A complete mathematical model is needed in order to characterize all physical, chemical and even mechanical simulations to better understand the complex phenomena that occur in an integrated FC system [11]. Moreover, a complete mathematical model is very important in the design, optimization and realization of a PEMFC.

The development and testing of a complex hybrid system are usually performed at several levels, starting from the individual subsystem sizing and control and ending with the general system optimization and control in standard and HIL simulation. Due to the size of the model and the technique of simulation used, the subsequent optimization and testing steps may take a longer period of time.

The mathematical model must be robust, accurate and provide fast solutions in the event of problems.

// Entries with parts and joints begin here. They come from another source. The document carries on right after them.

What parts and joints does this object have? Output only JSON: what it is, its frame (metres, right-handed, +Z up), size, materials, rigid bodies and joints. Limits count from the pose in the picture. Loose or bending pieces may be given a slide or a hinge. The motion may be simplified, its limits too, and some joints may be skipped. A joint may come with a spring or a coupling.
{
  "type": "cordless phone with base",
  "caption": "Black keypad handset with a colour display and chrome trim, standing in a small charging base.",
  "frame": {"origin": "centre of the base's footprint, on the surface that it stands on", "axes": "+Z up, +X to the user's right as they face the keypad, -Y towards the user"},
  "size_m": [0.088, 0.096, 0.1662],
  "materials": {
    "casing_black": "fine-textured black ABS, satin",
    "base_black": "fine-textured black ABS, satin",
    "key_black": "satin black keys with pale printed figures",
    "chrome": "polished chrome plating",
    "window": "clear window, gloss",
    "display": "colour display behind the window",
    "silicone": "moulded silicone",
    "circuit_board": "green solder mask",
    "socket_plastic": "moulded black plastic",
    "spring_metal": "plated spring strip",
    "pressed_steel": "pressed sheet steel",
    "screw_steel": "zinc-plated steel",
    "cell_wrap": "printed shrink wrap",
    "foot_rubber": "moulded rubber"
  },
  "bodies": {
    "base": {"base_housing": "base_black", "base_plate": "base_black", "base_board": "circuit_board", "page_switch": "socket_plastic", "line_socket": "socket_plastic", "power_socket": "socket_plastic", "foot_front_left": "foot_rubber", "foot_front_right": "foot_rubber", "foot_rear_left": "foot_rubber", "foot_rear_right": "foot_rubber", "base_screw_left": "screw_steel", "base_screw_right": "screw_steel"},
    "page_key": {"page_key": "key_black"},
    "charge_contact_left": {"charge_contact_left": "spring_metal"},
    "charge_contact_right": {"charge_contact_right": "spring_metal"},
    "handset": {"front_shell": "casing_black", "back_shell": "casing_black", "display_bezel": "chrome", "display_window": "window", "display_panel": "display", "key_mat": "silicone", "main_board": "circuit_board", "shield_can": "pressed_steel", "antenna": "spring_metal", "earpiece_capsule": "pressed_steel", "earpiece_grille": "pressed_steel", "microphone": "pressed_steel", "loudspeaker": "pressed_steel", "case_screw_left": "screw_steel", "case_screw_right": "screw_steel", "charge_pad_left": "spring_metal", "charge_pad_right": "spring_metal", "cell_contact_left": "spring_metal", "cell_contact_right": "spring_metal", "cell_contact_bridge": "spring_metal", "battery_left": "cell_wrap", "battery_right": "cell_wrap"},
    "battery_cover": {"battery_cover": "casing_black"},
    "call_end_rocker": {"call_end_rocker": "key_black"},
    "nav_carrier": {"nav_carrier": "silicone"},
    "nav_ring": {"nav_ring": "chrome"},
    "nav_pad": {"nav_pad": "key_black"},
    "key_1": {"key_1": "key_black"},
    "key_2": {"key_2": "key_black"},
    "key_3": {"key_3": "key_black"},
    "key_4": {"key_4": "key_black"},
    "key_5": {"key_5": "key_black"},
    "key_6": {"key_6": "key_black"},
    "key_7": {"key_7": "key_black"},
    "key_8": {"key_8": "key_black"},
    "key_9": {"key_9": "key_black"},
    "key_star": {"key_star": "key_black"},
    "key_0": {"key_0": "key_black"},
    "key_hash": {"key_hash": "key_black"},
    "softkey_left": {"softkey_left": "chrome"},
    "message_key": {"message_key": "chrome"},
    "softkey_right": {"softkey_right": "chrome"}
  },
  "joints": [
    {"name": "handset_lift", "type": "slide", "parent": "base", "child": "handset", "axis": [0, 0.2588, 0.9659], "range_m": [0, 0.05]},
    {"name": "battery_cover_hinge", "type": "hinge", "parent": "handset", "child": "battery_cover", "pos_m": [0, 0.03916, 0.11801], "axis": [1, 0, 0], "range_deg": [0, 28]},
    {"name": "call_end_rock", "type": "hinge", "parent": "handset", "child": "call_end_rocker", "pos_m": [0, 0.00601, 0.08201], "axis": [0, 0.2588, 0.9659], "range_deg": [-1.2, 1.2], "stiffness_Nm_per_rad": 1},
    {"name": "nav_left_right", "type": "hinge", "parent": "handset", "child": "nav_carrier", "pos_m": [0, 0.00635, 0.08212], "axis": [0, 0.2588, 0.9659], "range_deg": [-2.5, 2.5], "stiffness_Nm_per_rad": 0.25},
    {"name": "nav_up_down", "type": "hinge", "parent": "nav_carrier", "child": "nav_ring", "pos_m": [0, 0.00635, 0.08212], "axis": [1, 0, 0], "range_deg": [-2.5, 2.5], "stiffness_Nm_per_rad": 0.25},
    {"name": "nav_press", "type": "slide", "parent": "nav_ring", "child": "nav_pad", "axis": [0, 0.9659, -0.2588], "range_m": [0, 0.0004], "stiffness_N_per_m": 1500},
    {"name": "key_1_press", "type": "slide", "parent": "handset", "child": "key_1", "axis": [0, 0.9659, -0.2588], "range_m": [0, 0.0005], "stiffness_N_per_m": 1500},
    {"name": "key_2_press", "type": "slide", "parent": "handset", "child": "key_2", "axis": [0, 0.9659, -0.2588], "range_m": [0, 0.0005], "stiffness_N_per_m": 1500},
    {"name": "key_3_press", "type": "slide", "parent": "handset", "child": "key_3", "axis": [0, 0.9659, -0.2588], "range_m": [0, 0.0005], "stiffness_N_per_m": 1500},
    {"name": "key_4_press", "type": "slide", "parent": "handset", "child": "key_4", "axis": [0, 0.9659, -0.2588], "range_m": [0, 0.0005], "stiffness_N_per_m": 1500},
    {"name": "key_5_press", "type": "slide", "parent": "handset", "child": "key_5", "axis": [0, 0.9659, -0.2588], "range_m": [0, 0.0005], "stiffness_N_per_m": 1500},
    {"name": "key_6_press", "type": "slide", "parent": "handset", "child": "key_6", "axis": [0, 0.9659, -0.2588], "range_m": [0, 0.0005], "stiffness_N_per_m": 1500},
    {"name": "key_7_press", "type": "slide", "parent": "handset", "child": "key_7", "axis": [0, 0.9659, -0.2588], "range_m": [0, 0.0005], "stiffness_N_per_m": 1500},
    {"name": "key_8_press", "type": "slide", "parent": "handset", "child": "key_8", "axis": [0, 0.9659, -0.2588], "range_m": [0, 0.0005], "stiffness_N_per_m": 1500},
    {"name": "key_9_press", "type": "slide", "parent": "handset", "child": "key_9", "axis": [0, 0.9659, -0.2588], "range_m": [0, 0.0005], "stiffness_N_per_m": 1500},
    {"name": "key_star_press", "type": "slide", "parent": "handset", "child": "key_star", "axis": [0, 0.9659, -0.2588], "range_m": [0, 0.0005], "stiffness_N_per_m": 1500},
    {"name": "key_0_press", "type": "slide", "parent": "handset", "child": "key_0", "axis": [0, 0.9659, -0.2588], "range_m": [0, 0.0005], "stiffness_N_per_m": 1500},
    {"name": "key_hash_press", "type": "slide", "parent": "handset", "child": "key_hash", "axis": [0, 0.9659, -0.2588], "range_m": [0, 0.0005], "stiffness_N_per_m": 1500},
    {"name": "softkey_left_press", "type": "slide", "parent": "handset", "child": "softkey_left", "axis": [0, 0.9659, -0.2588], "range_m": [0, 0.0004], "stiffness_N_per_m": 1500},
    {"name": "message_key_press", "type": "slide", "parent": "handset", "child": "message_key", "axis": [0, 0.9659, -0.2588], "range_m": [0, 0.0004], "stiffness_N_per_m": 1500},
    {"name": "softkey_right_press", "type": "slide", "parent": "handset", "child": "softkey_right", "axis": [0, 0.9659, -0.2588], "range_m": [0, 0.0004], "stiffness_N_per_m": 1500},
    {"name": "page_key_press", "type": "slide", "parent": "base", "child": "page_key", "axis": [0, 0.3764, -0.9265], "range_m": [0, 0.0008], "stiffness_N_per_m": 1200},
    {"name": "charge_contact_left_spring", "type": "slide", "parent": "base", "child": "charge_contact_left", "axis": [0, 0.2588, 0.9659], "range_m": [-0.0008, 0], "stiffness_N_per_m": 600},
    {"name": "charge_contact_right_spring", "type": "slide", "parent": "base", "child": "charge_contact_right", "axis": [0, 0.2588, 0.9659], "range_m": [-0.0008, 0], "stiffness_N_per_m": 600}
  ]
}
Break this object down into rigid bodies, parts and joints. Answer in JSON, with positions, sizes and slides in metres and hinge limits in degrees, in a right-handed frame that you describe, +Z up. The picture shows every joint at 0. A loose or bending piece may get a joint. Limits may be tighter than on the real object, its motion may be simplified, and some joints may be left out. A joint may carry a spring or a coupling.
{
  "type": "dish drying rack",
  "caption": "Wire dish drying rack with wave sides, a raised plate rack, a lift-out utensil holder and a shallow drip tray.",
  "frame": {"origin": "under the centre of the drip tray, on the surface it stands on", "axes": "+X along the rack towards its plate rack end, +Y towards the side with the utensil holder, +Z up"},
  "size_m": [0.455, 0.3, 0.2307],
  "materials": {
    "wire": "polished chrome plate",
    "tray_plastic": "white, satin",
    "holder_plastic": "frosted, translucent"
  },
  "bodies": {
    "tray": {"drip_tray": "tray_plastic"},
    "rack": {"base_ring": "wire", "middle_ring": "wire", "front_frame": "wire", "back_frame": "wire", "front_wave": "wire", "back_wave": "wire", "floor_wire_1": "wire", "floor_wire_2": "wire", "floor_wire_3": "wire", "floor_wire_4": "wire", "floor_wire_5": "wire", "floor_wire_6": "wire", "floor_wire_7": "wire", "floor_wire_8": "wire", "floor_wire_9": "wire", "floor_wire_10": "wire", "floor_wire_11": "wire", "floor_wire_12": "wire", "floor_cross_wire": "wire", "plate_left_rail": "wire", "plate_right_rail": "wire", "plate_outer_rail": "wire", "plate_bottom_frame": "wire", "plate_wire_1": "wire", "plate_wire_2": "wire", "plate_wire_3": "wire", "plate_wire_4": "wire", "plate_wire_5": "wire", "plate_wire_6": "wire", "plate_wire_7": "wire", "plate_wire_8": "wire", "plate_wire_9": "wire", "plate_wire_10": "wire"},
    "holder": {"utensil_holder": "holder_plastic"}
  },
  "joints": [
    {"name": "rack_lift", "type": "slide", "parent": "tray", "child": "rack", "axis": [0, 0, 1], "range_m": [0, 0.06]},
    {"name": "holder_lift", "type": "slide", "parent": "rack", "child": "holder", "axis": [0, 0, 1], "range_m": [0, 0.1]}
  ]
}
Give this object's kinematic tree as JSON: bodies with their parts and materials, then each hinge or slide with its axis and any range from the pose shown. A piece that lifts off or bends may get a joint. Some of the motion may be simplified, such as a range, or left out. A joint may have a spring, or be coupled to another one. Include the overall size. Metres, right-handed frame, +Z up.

For a wide range of operating conditions, the model must be able to determine PEMFC performance. The most important physical parameters of the cell to be included in a mathematical model for PEMFC are: the cell (physically—the parameters), the potential of the cell, the temperature, the pressure and the flow rates of the fuel and the oxidant, as well as the stoichiometry of the reactants.

One-dimensional mathematical models for thermal response and water management have been proposed, dynamic models to predetermine internal performances using the electrochemical reaction and the dynamic thermal equation. Two-dimensional models are also developed in order to determine PEMFC performances above and within (y–z axis) or along gas channels (x–z axis), but also three-dimensional mathematical models for evaluating PEMFC performances on all three axes (obviously, with the application of modeling restrictions in two or three dimensions) [29].

3.1 Modeling Criteria for a PEMFC Stack

By type: analytical, empirical or semiempirical. The equations distinguished in a mathematical model of a fuel cell can be: analytical equations, semiempirical equations and empirical equations [30, 49].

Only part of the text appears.